» **Work to be completed**: Exactly and only the lines from the one containing "valve_body();" through the one containing "shown = obj.evaluated_get(depsgraph)" are to be repeated, both ends included.

» **Task input**:
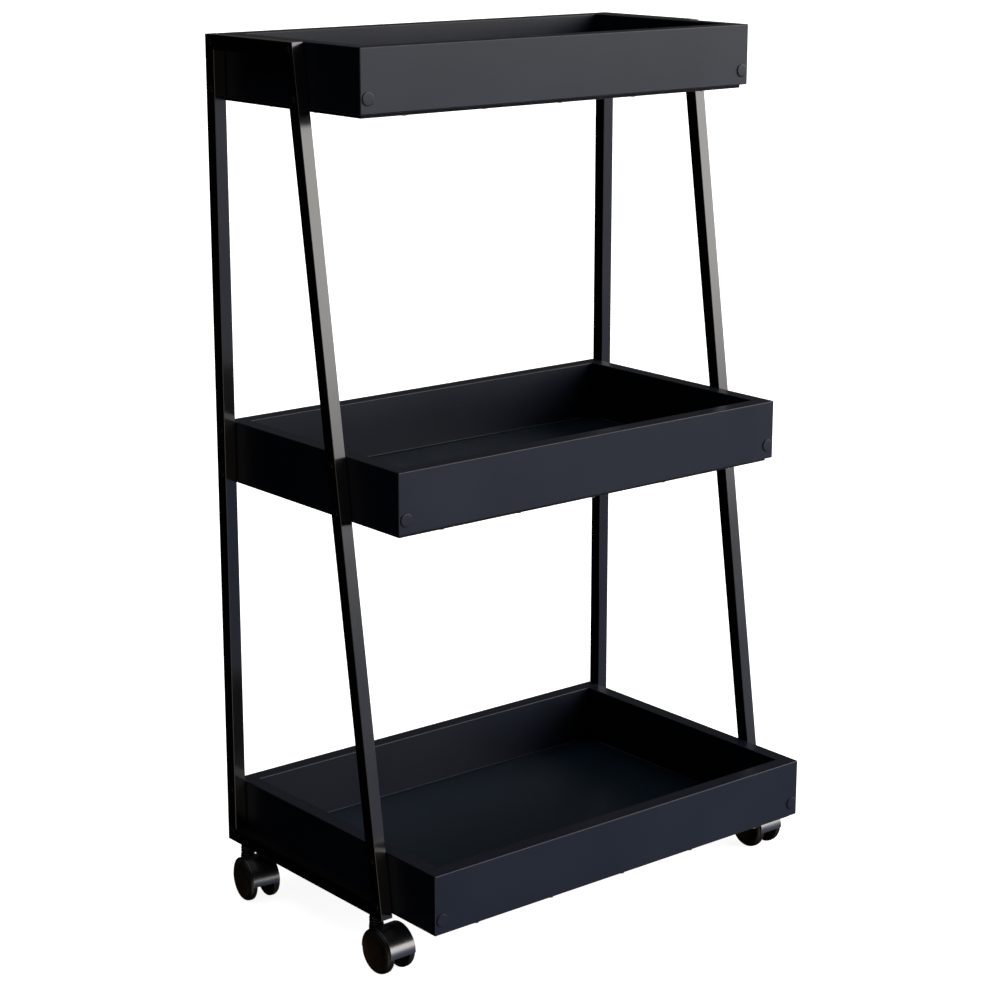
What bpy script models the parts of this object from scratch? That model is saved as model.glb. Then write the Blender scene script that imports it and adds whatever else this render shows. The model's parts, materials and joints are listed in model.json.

...

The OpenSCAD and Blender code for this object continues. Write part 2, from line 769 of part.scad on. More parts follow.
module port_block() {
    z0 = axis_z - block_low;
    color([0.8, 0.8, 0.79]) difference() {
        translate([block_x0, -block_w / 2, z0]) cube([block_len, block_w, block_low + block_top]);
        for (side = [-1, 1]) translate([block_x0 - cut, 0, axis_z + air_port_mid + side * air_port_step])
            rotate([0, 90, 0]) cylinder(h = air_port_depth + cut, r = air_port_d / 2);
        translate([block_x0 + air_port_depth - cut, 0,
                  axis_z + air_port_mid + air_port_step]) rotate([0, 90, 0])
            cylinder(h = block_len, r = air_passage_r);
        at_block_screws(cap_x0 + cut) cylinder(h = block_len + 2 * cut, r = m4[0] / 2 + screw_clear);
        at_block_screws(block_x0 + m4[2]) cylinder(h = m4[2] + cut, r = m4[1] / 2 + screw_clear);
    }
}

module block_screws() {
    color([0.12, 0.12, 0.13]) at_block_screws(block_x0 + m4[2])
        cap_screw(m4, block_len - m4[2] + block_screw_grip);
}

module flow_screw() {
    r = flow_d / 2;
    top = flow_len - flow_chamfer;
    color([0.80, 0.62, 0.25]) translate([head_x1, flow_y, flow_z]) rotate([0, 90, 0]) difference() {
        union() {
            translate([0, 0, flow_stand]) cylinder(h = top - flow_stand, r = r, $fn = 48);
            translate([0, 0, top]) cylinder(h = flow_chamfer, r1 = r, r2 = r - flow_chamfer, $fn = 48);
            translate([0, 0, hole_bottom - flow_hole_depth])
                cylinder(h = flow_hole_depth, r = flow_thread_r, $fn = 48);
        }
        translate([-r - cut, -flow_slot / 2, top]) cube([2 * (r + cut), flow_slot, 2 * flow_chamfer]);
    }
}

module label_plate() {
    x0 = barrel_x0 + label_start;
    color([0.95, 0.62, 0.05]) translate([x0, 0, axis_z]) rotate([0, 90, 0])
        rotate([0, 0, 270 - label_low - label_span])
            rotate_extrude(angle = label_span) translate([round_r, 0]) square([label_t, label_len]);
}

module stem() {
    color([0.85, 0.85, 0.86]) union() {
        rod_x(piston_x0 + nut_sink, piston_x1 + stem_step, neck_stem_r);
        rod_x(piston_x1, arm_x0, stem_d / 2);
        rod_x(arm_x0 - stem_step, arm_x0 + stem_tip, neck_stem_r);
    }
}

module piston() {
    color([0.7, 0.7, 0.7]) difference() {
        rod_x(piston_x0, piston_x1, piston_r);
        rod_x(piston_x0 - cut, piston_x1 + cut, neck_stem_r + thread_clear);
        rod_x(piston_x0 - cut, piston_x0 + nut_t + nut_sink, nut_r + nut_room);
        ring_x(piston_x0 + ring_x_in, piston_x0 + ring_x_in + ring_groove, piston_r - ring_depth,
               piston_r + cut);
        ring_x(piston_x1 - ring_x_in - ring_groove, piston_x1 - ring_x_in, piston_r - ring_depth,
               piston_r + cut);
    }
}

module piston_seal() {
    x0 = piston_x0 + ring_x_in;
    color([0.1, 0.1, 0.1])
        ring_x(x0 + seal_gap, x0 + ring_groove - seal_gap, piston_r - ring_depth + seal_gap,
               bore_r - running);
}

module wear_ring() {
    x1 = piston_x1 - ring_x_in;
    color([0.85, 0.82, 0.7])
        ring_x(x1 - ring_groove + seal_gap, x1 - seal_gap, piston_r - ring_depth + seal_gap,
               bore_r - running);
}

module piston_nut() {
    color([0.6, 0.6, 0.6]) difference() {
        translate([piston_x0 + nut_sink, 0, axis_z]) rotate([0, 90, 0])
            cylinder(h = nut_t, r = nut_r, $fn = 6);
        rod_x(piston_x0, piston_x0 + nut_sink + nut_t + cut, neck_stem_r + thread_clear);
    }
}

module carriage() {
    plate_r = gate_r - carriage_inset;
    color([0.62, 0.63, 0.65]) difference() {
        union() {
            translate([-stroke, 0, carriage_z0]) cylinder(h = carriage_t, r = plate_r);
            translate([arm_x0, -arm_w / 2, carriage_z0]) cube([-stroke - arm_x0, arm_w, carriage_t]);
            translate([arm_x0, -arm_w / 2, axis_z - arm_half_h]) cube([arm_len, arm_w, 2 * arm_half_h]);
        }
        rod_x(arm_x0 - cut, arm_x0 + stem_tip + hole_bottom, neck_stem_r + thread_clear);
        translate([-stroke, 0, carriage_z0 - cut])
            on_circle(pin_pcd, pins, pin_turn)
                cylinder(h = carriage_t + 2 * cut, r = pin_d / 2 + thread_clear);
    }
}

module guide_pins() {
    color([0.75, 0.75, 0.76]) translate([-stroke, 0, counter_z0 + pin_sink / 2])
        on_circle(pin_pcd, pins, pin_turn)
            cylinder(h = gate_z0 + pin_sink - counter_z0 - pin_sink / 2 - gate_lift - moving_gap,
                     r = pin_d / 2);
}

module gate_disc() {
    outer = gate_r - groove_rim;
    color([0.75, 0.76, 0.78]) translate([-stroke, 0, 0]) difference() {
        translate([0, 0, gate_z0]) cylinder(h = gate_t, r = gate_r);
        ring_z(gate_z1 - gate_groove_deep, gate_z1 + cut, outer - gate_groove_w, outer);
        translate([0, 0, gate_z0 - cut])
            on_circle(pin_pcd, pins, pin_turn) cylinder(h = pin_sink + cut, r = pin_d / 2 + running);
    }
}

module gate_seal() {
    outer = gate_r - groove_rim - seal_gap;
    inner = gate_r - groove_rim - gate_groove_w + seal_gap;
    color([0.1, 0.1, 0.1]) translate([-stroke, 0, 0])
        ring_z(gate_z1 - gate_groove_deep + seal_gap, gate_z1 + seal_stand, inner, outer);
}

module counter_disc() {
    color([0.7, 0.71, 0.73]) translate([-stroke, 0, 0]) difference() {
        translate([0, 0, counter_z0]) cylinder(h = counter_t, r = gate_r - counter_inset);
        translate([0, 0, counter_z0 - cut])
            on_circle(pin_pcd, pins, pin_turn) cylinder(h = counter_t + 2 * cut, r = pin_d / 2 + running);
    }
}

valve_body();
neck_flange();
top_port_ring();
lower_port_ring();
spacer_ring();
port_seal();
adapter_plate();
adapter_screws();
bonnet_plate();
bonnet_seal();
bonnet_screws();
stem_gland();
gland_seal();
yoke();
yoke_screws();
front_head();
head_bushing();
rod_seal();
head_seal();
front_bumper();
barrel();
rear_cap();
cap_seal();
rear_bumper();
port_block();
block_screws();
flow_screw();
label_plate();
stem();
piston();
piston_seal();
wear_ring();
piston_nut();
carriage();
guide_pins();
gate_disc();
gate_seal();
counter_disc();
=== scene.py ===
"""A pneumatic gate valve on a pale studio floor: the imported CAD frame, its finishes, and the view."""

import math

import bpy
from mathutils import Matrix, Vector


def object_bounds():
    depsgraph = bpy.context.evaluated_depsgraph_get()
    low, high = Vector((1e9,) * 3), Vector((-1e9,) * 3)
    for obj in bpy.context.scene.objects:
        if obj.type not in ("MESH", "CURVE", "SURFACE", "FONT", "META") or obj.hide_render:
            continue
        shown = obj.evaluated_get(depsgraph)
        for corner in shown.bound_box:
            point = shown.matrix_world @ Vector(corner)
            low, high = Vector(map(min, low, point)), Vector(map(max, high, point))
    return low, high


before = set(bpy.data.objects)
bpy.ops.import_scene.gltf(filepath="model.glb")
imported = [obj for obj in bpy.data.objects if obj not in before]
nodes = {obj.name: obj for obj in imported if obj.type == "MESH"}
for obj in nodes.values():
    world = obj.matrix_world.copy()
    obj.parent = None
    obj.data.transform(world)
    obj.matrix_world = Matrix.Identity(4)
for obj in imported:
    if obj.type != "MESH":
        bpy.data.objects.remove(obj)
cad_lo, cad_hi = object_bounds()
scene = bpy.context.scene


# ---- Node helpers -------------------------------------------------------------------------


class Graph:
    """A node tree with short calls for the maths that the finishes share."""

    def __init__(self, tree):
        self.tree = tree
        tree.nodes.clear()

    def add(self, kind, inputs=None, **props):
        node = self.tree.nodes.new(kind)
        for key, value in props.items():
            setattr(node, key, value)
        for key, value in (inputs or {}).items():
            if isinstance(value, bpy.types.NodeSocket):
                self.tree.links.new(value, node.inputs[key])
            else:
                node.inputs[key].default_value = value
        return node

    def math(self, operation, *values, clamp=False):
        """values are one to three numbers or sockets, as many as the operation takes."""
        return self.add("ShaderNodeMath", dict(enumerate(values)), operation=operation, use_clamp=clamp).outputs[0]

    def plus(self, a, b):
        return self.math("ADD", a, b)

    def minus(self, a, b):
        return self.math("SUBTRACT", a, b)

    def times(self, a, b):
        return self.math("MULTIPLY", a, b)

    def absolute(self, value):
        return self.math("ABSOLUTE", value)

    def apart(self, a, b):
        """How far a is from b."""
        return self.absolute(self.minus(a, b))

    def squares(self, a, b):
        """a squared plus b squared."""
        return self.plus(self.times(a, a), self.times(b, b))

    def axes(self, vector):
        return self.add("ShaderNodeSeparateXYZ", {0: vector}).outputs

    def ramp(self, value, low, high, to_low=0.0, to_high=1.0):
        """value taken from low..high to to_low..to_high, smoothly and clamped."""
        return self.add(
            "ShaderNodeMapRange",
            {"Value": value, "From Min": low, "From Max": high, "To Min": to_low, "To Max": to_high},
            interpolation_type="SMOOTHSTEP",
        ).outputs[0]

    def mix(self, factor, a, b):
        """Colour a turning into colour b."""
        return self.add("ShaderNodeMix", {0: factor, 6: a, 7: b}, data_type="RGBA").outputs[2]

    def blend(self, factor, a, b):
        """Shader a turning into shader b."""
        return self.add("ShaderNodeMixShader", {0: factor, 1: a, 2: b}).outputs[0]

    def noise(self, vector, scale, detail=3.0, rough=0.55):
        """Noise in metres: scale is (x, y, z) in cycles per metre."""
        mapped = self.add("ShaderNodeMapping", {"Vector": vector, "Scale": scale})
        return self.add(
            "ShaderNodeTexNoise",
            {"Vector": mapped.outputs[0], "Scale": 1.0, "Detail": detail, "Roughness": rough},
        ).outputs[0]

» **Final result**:
valve_body();
neck_flange();
top_port_ring();
lower_port_ring();
spacer_ring();
port_seal();
adapter_plate();
adapter_screws();
bonnet_plate();
bonnet_seal();
bonnet_screws();
stem_gland();
gland_seal();
yoke();
yoke_screws();
front_head();
head_bushing();
rod_seal();
head_seal();
front_bumper();
barrel();
rear_cap();
cap_seal();
rear_bumper();
port_block();
block_screws();
flow_screw();
label_plate();
stem();
piston();
piston_seal();
wear_ring();
piston_nut();
carriage();
guide_pins();
gate_disc();
gate_seal();
counter_disc();
=== scene.py ===
"""A pneumatic gate valve on a pale studio floor: the imported CAD frame, its finishes, and the view."""

import math

import bpy
from mathutils import Matrix, Vector


def object_bounds():
    depsgraph = bpy.context.evaluated_depsgraph_get()
    low, high = Vector((1e9,) * 3), Vector((-1e9,) * 3)
    for obj in bpy.context.scene.objects:
        if obj.type not in ("MESH", "CURVE", "SURFACE", "FONT", "META") or obj.hide_render:
            continue
        shown = obj.evaluated_get(depsgraph)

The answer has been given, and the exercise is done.